Neither this Announcement nor any copy of it may be taken or transmitted directly or indirectly into or from any jurisdiction where to do so would constitute a violation of the relevant laws or regulations of such jurisdiction. Any failure to comply with this restriction may constitute a violation of such laws or regulations. Persons into whose possession this Announcement or other information referred to herein comes should inform themselves about, and observe, any restrictions in such laws or regulations. This Announcement has been prepared for the purpose of complying with the applicable law and regulation of the United Kingdom and information disclosed may not be the same as that which would have been disclosed if this Announcement had been prepared in accordance with the laws and regulations of jurisdictions outside the United Kingdom.

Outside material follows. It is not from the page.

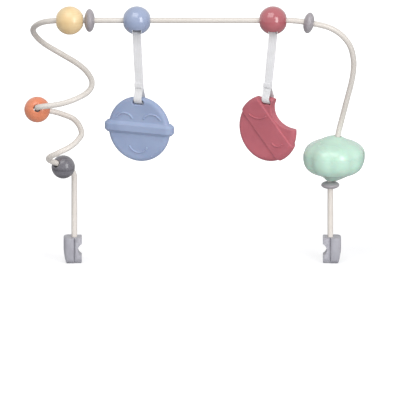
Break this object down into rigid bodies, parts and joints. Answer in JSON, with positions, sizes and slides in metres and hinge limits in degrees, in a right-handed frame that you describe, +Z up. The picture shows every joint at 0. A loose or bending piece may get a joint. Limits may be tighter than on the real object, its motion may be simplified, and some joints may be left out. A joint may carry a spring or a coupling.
{
  "type": "high_chair_toy_bar",
  "caption": "High chair toy bar: coated wire arch with a bead coil, ball beads, two silicone toys on straps, a lobed bead and two arm clips",
  "frame": {"origin": "half way between the arm seats of the two clips, at the middle of their height, in the plane of the two wire legs", "axes": "+X from the left clip to the right clip as the picture shows them, +Y away from the child, +Z up"},
  "size_m": [0.477, 0.1264, 0.3798],
  "materials": {
    "wire_coating": "satin",
    "clip_plastic": "satin",
    "screw_steel": "satin",
    "disc_plastic": "satin",
    "yellow_gloss": "gloss",
    "orange_gloss": "gloss",
    "grey_gloss": "gloss",
    "mint_gloss": "gloss",
    "blue_gloss": "gloss",
    "red_gloss": "gloss",
    "blue_silicone": "matte",
    "red_silicone": "matte",
    "strap_webbing": "woven"
  },
  "bodies": {
    "frame": {"bar_wire": "wire_coating", "left_clip_outer": "clip_plastic", "left_clip_inner": "clip_plastic", "left_upper_screw": "screw_steel", "left_lower_screw": "screw_steel", "right_clip_outer": "clip_plastic", "right_clip_inner": "clip_plastic", "right_upper_screw": "screw_steel", "right_lower_screw": "screw_steel", "stop_disc_left": "disc_plastic", "stop_disc_right": "disc_plastic", "stop_disc_leg": "disc_plastic"},
    "yellow_bead_body": {"yellow_ball": "yellow_gloss"},
    "orange_bead_body": {"orange_bead": "orange_gloss"},
    "grey_bead_body": {"grey_ball": "grey_gloss"},
    "mint_bead_body": {"mint_bead_upper": "mint_gloss", "mint_bead_lower": "mint_gloss"},
    "blue_ball_body": {"blue_ball_front": "blue_gloss", "blue_ball_rear": "blue_gloss"},
    "blue_strap_body": {"blue_strap": "strap_webbing"},
    "blue_toy_body": {"blue_toy": "blue_silicone"},
    "red_ball_body": {"red_ball_front": "red_gloss", "red_ball_rear": "red_gloss"},
    "red_strap_body": {"red_strap": "strap_webbing"},
    "red_toy_body": {"red_toy": "red_silicone"}
  },
  "joints": [
    {"name": "yellow_bead_spin", "type": "hinge", "parent": "frame", "child": "yellow_bead_body", "pos_m": [-0.18567, -0.05436, 0.34014], "axis": [0.9993, -0.0349, 0.0139], "continuous": true},
    {"name": "orange_bead_spin", "type": "hinge", "parent": "frame", "child": "orange_bead_body", "pos_m": [-0.23112, -0.02428, 0.20532], "axis": [0, 0.9455, -0.3256], "continuous": true},
    {"name": "grey_bead_spin", "type": "hinge", "parent": "frame", "child": "grey_bead_body", "pos_m": [-0.19473, -0.01553, 0.12086], "axis": [0.6355, 0.6355, -0.4384], "continuous": true},
    {"name": "mint_bead_spin", "type": "hinge", "parent": "frame", "child": "mint_bead_body", "pos_m": [0.18443, 0, 0.12978], "axis": [0.1633, 0, 0.9866], "continuous": true},
    {"name": "blue_ball_slide", "type": "slide", "parent": "frame", "child": "blue_ball_body", "axis": [1, 0, 0], "range_m": [-0.005, 0.03]},
    {"name": "blue_strap_swing", "type": "hinge", "parent": "blue_ball_body", "child": "blue_strap_body", "pos_m": [-0.0917, -0.055, 0.3404], "axis": [1, 0, 0], "range_deg": [-40, 40]},
    {"name": "blue_toy_swing", "type": "hinge", "parent": "blue_strap_body", "child": "blue_toy_body", "pos_m": [-0.088, -0.055, 0.2289], "axis": [0.9205, -0.3907, 0], "range_deg": [-20, 20]},
    {"name": "red_ball_slide", "type": "slide", "parent": "frame", "child": "red_ball_body", "axis": [1, 0, 0], "range_m": [-0.03, 0.006]},
    {"name": "red_strap_swing", "type": "hinge", "parent": "red_ball_body", "child": "red_strap_body", "pos_m": [0.09901, -0.055, 0.3404], "axis": [1, 0, 0], "range_deg": [-40, 40]},
    {"name": "red_toy_swing", "type": "hinge", "parent": "red_strap_body", "child": "red_toy_body", "pos_m": [0.09201, -0.055, 0.2289], "axis": [0.848, -0.5299, 0], "range_deg": [-20, 20]}
  ]
}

Further information on the Company can be found on its website at https://marwynac3.com/. Neither the content of the Company's website, nor the content on any website accessible from hyperlinks on its website or any other website, is incorporated into, or forms part of, this announcement nor, unless previously published by means of a recognised information service, should any such content be relied upon in reaching a decision as to whether or not to acquire, continue to hold, or dispose of, securities in the Company.

Zeus is authorised and regulated in the United Kingdom by the FCA and has agreed to act as sponsor to the Company and no one else in connection with the proposed transaction. Zeus will not regard any other person as its client in relation to any of the matters described in this Announcement and will not be responsible to anyone (including any placees) other than the Company for providing the protections afforded to its clients or for providing advice to any other person in relation to the matters referred to in this Announcement.

This Announcement has not been approved by the FCA or the London Stock Exchange.

The person responsible for arranging the release of this announcement on behalf of the Company is James Corsellis, Director of the Company.